● **Instruction**
The records should be written out in full, with nothing altered.

● **The input**
══════════════════════════════
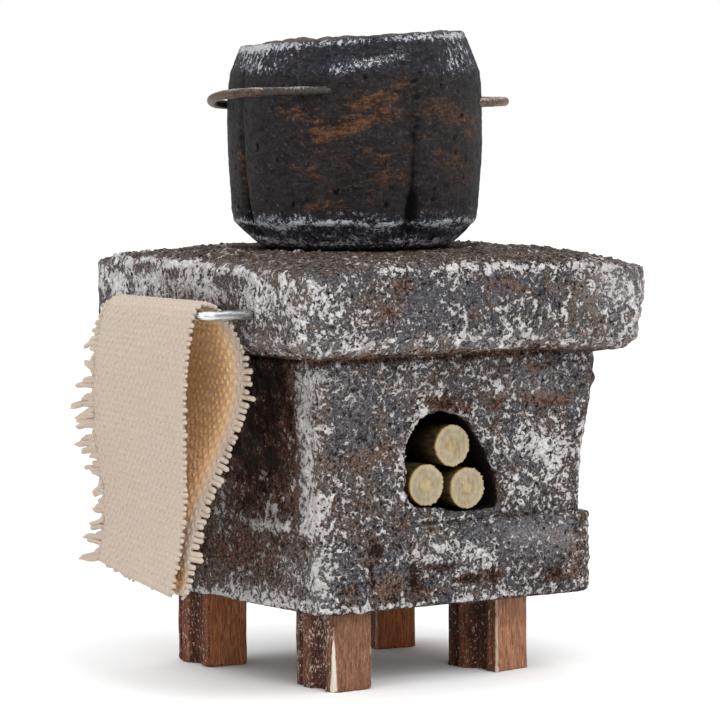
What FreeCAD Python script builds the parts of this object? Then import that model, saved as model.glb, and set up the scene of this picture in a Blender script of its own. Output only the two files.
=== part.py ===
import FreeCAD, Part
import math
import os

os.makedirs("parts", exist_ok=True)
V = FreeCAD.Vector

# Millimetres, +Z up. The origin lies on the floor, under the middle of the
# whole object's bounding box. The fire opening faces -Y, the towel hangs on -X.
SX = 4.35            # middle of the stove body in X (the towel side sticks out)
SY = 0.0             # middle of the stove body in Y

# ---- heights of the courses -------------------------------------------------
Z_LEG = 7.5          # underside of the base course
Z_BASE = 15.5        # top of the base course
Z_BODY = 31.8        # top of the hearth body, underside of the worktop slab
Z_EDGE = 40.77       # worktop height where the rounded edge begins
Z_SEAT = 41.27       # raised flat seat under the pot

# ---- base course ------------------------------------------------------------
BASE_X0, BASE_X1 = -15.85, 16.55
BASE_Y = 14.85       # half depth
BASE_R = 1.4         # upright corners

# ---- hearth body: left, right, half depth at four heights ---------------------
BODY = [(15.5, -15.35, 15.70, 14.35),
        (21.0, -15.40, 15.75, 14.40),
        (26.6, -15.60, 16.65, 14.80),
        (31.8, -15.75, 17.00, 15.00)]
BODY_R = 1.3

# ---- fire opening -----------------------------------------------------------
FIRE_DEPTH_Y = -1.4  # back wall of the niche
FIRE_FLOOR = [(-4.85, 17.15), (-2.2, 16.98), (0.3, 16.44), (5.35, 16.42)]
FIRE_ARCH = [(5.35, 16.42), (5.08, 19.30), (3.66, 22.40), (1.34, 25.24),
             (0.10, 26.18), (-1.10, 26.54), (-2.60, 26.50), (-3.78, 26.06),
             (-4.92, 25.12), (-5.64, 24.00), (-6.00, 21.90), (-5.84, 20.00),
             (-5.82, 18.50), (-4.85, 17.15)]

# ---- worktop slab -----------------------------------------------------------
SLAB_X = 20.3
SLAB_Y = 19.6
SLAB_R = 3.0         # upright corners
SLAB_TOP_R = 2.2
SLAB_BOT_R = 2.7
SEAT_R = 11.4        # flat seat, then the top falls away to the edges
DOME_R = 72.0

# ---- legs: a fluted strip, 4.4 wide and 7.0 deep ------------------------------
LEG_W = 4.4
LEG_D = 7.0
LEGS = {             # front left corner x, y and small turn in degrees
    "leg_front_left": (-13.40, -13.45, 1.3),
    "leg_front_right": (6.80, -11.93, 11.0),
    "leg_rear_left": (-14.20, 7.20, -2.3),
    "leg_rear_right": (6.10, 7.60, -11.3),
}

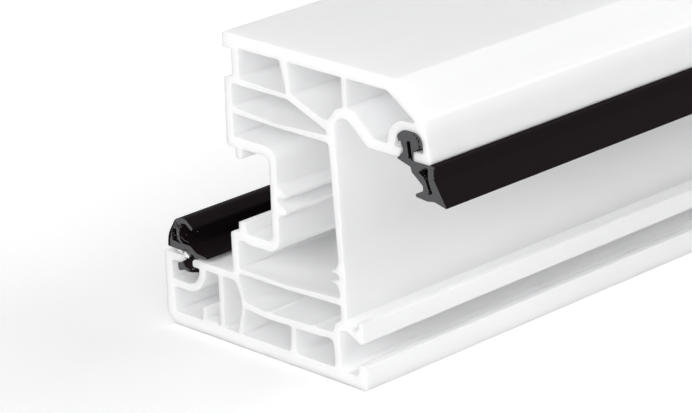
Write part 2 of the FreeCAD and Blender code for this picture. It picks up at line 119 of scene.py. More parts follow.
══════════════════════════════
● **Expected answer**
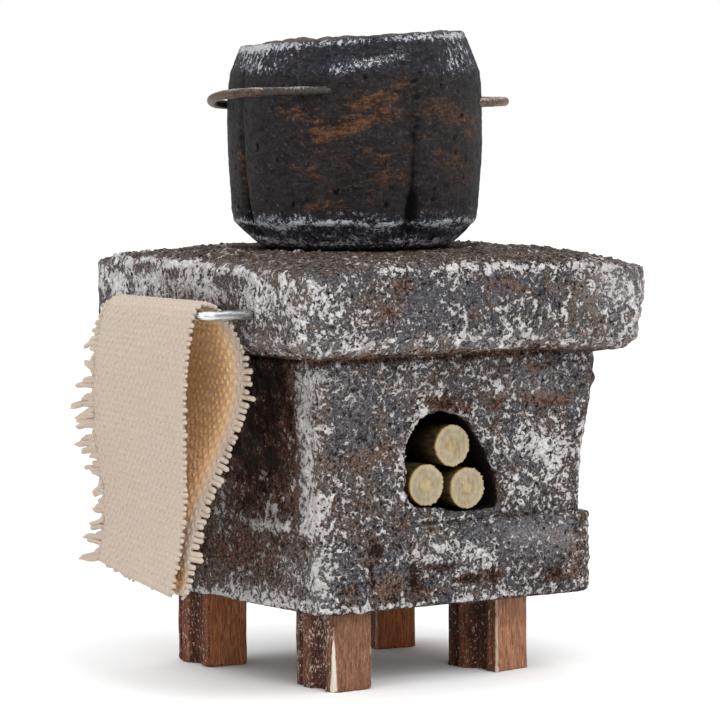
What FreeCAD Python script builds the parts of this object? Then import that model, saved as model.glb, and set up the scene of this picture in a Blender script of its own. Output only the two files.
=== part.py ===
import FreeCAD, Part
import math
import os

os.makedirs("parts", exist_ok=True)
V = FreeCAD.Vector

# Millimetres, +Z up. The origin lies on the floor, under the middle of the
# whole object's bounding box. The fire opening faces -Y, the towel hangs on -X.
SX = 4.35            # middle of the stove body in X (the towel side sticks out)
SY = 0.0             # middle of the stove body in Y

# ---- heights of the courses -------------------------------------------------
Z_LEG = 7.5          # underside of the base course
Z_BASE = 15.5        # top of the base course
Z_BODY = 31.8        # top of the hearth body, underside of the worktop slab
Z_EDGE = 40.77       # worktop height where the rounded edge begins
Z_SEAT = 41.27       # raised flat seat under the pot

# ---- base course ------------------------------------------------------------
BASE_X0, BASE_X1 = -15.85, 16.55
BASE_Y = 14.85       # half depth
BASE_R = 1.4         # upright corners

# ---- hearth body: left, right, half depth at four heights ---------------------
BODY = [(15.5, -15.35, 15.70, 14.35),
        (21.0, -15.40, 15.75, 14.40),
        (26.6, -15.60, 16.65, 14.80),
        (31.8, -15.75, 17.00, 15.00)]
BODY_R = 1.3

# ---- fire opening -----------------------------------------------------------
FIRE_DEPTH_Y = -1.4  # back wall of the niche
FIRE_FLOOR = [(-4.85, 17.15), (-2.2, 16.98), (0.3, 16.44), (5.35, 16.42)]
FIRE_ARCH = [(5.35, 16.42), (5.08, 19.30), (3.66, 22.40), (1.34, 25.24),
             (0.10, 26.18), (-1.10, 26.54), (-2.60, 26.50), (-3.78, 26.06),
             (-4.92, 25.12), (-5.64, 24.00), (-6.00, 21.90), (-5.84, 20.00),
             (-5.82, 18.50), (-4.85, 17.15)]

# ---- worktop slab -----------------------------------------------------------
SLAB_X = 20.3
SLAB_Y = 19.6
SLAB_R = 3.0         # upright corners
SLAB_TOP_R = 2.2
SLAB_BOT_R = 2.7
SEAT_R = 11.4        # flat seat, then the top falls away to the edges
DOME_R = 72.0

# ---- legs: a fluted strip, 4.4 wide and 7.0 deep ------------------------------
LEG_W = 4.4
LEG_D = 7.0
LEGS = {             # front left corner x, y and small turn in degrees
    "leg_front_left": (-13.40, -13.45, 1.3),
    "leg_front_right": (6.80, -11.93, 11.0),
    "leg_rear_left": (-14.20, 7.20, -2.3),
    "leg_rear_right": (6.10, 7.60, -11.3),
}

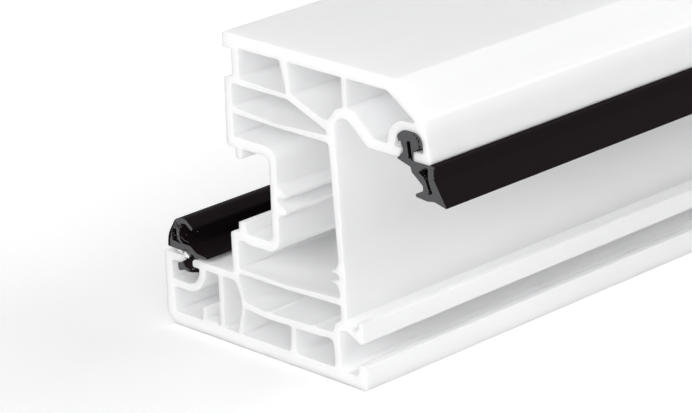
Write part 2 of the FreeCAD and Blender code for this picture. It picks up at line 119 of scene.py. More parts follow.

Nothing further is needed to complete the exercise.